Le second facteur de réussite des expérimentations de gratuité totale des transports réside dans une démarche globale qui, au lieu de penser la gratuité isolément, la met au service d'un projet plus vaste de transformation de la cité, au plus près des préoccupations quotidiennes des citoyens.
La gratuité pour les jeunes permet aux familles d'utiliser les transports en commun pour un coût modeste ; elle fidélise également les adultes de demain, évitant leur basculement dans le réflexe du tout-voiture.
L'adaptation des réseaux et la mise en oeuvre des bases d'une véritable multi-modalité sont des compléments indispensables de la gratuité des transports collectifs : on ne peut penser la gratuité sans intégrer les territoires ruraux et péri-urbains dans la réflexion. Il serait irresponsable de proposer l'accès universel à des transports collectifs gratuits. Mais il faut sortir du tout ou rien. Ce n'est pas parce que les transports collectifs classiques sont inadaptés aux zones les moins denses que la question de la mobilité ne s'y pose pas, bien au contraire. Le maire de Niort nous a expliqué, lors de son audition, que les maires des petites communes de l'agglomération ne réclamaient plus nécessairement un arrêt de bus. En revanche, l'AOM propose un service de transport à la demande adapté et gratuit.
Cela nous renvoie à la question plus vaste de l'offre de transport. Sortons de l'opposition entre gratuité et développement de l'offre. Certes, s'il n'y a pas d'offre, inutile de se poser la question de la gratuité ; mais les réponses apportées par les internautes à notre consultation en ligne sont éloquentes : il faut faire les deux !
Je n'ignore pas qu'il est plus facile de faire des déclarations que de trouver des financements, avec les budgets très contraints des collectivités territoriales. C'est pourquoi, au demeurant, la gratuité totale des transports collectifs n'est probablement pas réaliste dans les métropoles qui disposent de modes de transport lourds.
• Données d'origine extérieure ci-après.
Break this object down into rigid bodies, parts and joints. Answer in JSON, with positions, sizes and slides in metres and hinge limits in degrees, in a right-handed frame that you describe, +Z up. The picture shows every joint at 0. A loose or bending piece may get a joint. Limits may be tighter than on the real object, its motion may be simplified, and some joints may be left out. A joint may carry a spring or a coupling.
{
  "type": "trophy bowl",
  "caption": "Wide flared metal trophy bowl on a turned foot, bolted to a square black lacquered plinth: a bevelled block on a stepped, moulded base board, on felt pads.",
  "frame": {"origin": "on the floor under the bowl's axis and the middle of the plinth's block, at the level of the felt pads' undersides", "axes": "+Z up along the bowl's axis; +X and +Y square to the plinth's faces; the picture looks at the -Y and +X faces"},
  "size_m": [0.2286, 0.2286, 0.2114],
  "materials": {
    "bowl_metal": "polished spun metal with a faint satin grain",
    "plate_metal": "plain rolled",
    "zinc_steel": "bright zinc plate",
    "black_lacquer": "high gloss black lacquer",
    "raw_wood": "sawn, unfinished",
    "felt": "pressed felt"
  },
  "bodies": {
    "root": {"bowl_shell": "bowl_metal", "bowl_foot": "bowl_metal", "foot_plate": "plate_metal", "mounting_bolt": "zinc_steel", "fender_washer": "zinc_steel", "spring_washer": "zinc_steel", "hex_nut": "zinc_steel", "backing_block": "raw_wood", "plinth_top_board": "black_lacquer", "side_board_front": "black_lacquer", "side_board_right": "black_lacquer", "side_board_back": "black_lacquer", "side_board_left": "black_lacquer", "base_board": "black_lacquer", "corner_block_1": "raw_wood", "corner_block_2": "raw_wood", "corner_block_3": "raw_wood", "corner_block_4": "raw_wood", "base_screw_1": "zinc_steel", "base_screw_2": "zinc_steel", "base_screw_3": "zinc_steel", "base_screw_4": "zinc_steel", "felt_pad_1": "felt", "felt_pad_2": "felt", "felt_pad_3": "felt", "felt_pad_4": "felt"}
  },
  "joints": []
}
Hormis le cas très particulier de Lyon, où les usagers assurent une part sans équivalent du financement d'un réseau très dense, la part des usagers dans les recettes diminue au fil du temps. À l'inverse, la part du versement transport dû par tous les employeurs de dix salariés et plus augmente, tout comme les contributions publiques, de sorte que beaucoup d'AOM sont déjà au taux plafond du versement transport.
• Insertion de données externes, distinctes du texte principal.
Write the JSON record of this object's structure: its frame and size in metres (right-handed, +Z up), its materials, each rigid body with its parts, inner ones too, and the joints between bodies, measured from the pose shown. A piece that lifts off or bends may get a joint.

Il nous faut donc poursuivre et élargir la réflexion sur les modes de financement de la mobilité écologique de demain. Au regard du caractère fondamental de cet objectif, je propose d'exclure les dépenses liées à la transition écologique de la limitation des dépenses des collectivités territoriales mises en oeuvre depuis deux ans. Est-il normal que la construction d'une route soit considérée comme un investissement et, à ce titre, hors du champ de la limitation, mais pas le financement de la gratuité des transports qui contribue à la transition ?
D'autres pistes ont été évoquées au cours de nos auditions ou dans les réponses en ligne, notamment le péage urbain. Notre présidente était intervenue en ce sens lors de l'examen de la LOM. Nous connaissons tous le rejet que suscite cette proposition. Néanmoins, la taxation des plus-values immobilières liées au passage d'une nouvelle infrastructure de transports collectifs à proximité du bien devrait faire l'objet d'une évaluation précise. On peut également imaginer une augmentation des tarifs de stationnement ou une taxation des parkings de grandes surfaces, voire une imposition sur la publicité en faveur des véhicules à moteur thermique.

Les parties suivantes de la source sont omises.